Furthermore, it must not be forgotten that the European Union lacks competence in order to intervene within the family law of the Member States. However, it emerges that this is not merely an issue of family law but, it further challenges one of the four fundamental freedoms of the European Union; the freedom of movement within the Member States of the EU. This is illustrated with the difficulties that can arise in such cases as that of Thadd Correia where the lack of mutual recognition of same-sex unions, amongst the Member States of the European Union, has been argued to challenge the concept of the freedom of movement since the limits which are being set, exclude the so-called “new families”. Several issues arise in this regard including inheritance rights, benefits and allowances which only derive under the recognition of a legally recognised union and thus, same-sex couples cannot live freely in all the Member States of the EU, with all the rights and benefits that opposite-sex couples would have enjoyed had they moved in any EU Member State, as their marital status varies in accordance with the legislation of the State in which they move. This issue remains rather vague and a clarification possibly remains a matter of case-law.
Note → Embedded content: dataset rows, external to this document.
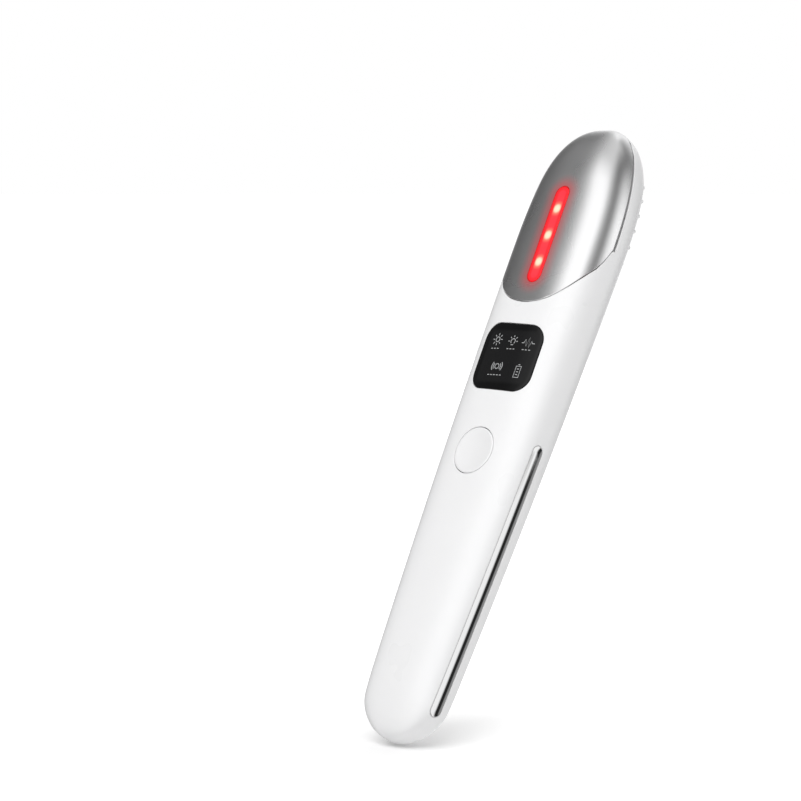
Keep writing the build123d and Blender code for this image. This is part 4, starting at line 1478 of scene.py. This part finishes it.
@dataclass(frozen=True)
class Icons:
    """The display's plain icons and level marks, as lines over the window. Millimetres."""

    sun: Point2 = (-4.4, 96.9)
    bulb: Point2 = (0.7, 96.55)
    wave: Point2 = (5.5, 96.3)
    shake: Point2 = (-1.7, 90.1)
    disc: float = 0.62
    arc_turn: int = 20
    arc_least: int = 6
    ray_turn: int = 45
    sun_rays: tuple[float, float] = (1.0, 1.55)
    bulb_rays: tuple[float, float] = (1.05, 1.5)
    bulb_radius: float = 0.66
    bulb_ends: tuple[int, int] = (-50, 230)
    bulb_base: tuple[float, float] = (0.4, 95.65)
    wave_steps: tuple[Point2, ...] = (
        (-1.9, 0), (-1.3, 0), (-0.9, 0.9), (-0.4, -0.8), (0.05, 1.4), (0.5, -1.1), (0.9, 0.5),
        (1.25, 0), (1.9, 0),
    )
    shake_radii: tuple[float, float] = (1.15, 1.65)
    shake_spread: int = 38
    dash_rows: tuple[float, float] = (94.6, 87.9)
    dash_pitch: float = 0.95
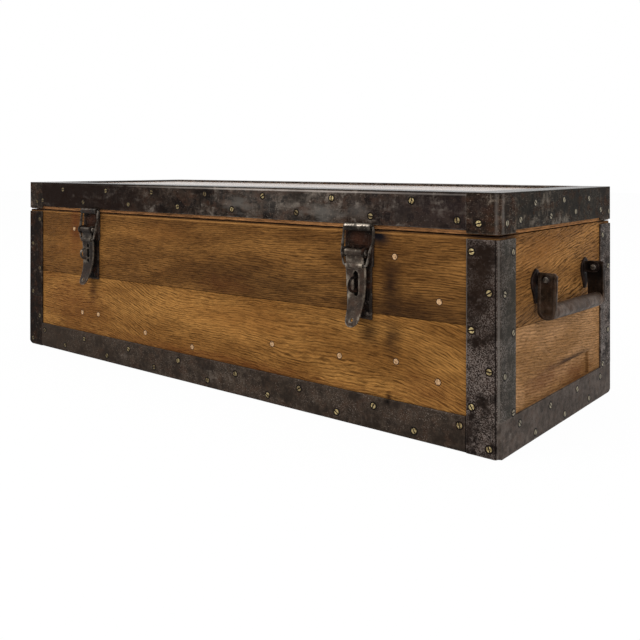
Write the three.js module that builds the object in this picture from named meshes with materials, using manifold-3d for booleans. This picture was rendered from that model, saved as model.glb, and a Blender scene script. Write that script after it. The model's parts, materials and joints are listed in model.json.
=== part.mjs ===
// Oak storage box bound in steel angle, with a lifting lid, two toggle latches and two drop handles.
// Sizes are in millimetres. X runs along the box, minus Y is the front, Z is up, and the origin is
// the middle of the footprint on the floor.
import * as THREE from 'three';
import { mergeVertices } from 'three/addons/utils/BufferGeometryUtils.js';
import Module from 'manifold-3d';

const wasm = await Module();
wasm.setup();

// Overall size, over the steel
const boxLength = 956;
const boxWidth = 362;
const boxHeight = 300;
const lidHeight = 50;

// Timber
const boardThickness = 20;
const lidBoardThickness = 12;
const bottomBoardThickness = 15;
const boardSeam = 0.3;

// How far each seam lies below the top of the body, at its two ends
const frontSeamDropLeft = 112.5;
const frontSeamDropRight = 103.5;
const backSeamDrop = 108;
const rightSeamDropFront = 108.5;
const rightSeamDropBack = 118;
const leftSeamDrop = 110;

// Shallow recess in the outer face of the right end
const recessFrontInset = 71;
const recessBackInset = 83;
const recessHeight = 31;
const recessDepth = 4.5;

// Steel angle round the body and the lid
const steelThickness = 2.5;
const baseStripHeight = 42;
const baseStripUnder = 42;
const cornerLegWidth = 42;
const cornerLegDrop = 3.5;
const lidStripDepth = 44;
const lidStripTop = 42;
const lidCapLeg = 42;
const lidCapDepth = 47.5;

// Running clearance between parts that move, and how far a cutting tool overruns
const runningGap = 0.3;
const cutOverrun = 5;

// Toggle latch: base plate, ears and pivot pin
const latchSpacing = 568;
const latchPlateWidth = 38.5;
const latchPlateHeight = 112.5;
const latchPlateThickness = 2.5;
const latchPlateTopGap = 0.5;
const latchWingWidth = 43.5;
const latchWingHeight = 46;
const pivotDrop = 28.5;
const pivotOut = 9.5;
const latchPinRadius = 2.25;
const latchPinHeadRadius = 3.6;
const latchPinHeadThickness = 1.2;
const earThickness = 2.5;
const earRadius = 6.5;

// Toggle latch: lever
const leverBarrelLength = 28;
const leverBarrelRadius = 4.5;
const leverLength = 93.5;
const leverWidth = 31;
const leverThickness = 2.4;
const leverTipReach = 18.5;
const leverSlotWidth = 7.5;
const leverSlotRoom = 6;
const leverHoleRadius = 2.2;
const leverHoleInset = 8.5;
const lipLength = 26;
const lipRadius = 4;
const lipDrop = 17;
const lipSetBack = 1;

// Toggle latch: wire bail, keeper on the lid and staple for a padlock
const bailWireRadius = 1.5;
const bailFootWidth = 33;
const bailShoulderWidth = 43;
const bailShoulderRise = 9;
const bailTopWidth = 46;
const bailBendRadius = 3;
const keeperLength = 41;
const keeperRollRadius = 4.5;
const keeperBoreRadius = 2;
const keeperRise = 3;
const keeperOut = 5;
const keeperPlateThickness = 2;
const keeperPlateHeight = 5.4;
const keeperNeckThickness = 2.4;
const stapleWireRadius = 1.75;
const stapleHeight = 21;
const stapleReach = 22.5;
const stapleDrop = 40.5;

// Drop handle at each end
const handlePivotDrop = 57;
const handlePivotOut = 12.5;
const handleSpan = 164;
const handleArmThickness = 3;
const handleArmWidth = 23.5;
const handleArmStandOff = 1.5;
const handleArmTop = 8;
const handleDrop = 37;
const armFootRadius = 11.5;
const gripRadius = 9.2;
const gripWall = 2.5;
const gripHalfTurn = (2 * Math.PI) / 3;
const handlePinRadius = 3;
const handlePinHeadRadius = 5;
const handlePinHeadThickness = 2;
const bracketWidth = 28;
const bracketAbovePivot = 12;
const bracketBelowPivot = 30;
const bracketThickness = 2.5;
const bracketEarThickness = 2.5;
const bracketEarRadius = 7.5;

// Butt hinges at the back
const hingeSpacing = 560;
const hingeWidth = 70;
const hingeMiddleWidth = 26;
const hingeLeafThickness = 2;
const hingeLeafHeight = 38;
const hingeKnuckleRadius = 6;
const hingePinRadius = 3;

// Facets of a round and steps along a wire
const roundFacets = 20;
const wireFacets = 8;
const wireSteps = 52;
const shoulderSteps = 5;
const stapleBendSteps = 10;
const stapleSteps = 30;
const tongueSteps = 16;
const gripFacets = 14;

// Half widths of the lever as shares of its width, against the drop as shares of its length
const leverWidthShares = [[0, 0.86], [0.14, 0.86], [0.21, 1], [0.45, 0.95], [0.62, 0.84], [0.78, 0.73],
  [0.9, 0.65]];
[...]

The government through the voice of the Ministry of Interior has recently expressed an interest in drafting legislation with respect to civil partnerships. The legislation that has been discussed aims to offer legal recognition for both same-sex and opposite-sex couples and if passed this legislation will be one of the most groundbreaking pieces of legislation that has ever been incorporated into Cypriot law. Further details are yet to be announced but it seems that the proposed registered partnership will aim to offer all couples an alternative and very different option where both the contracting as well as the dissolution of the partnership will consist of much simpler and less bureaucratic processes.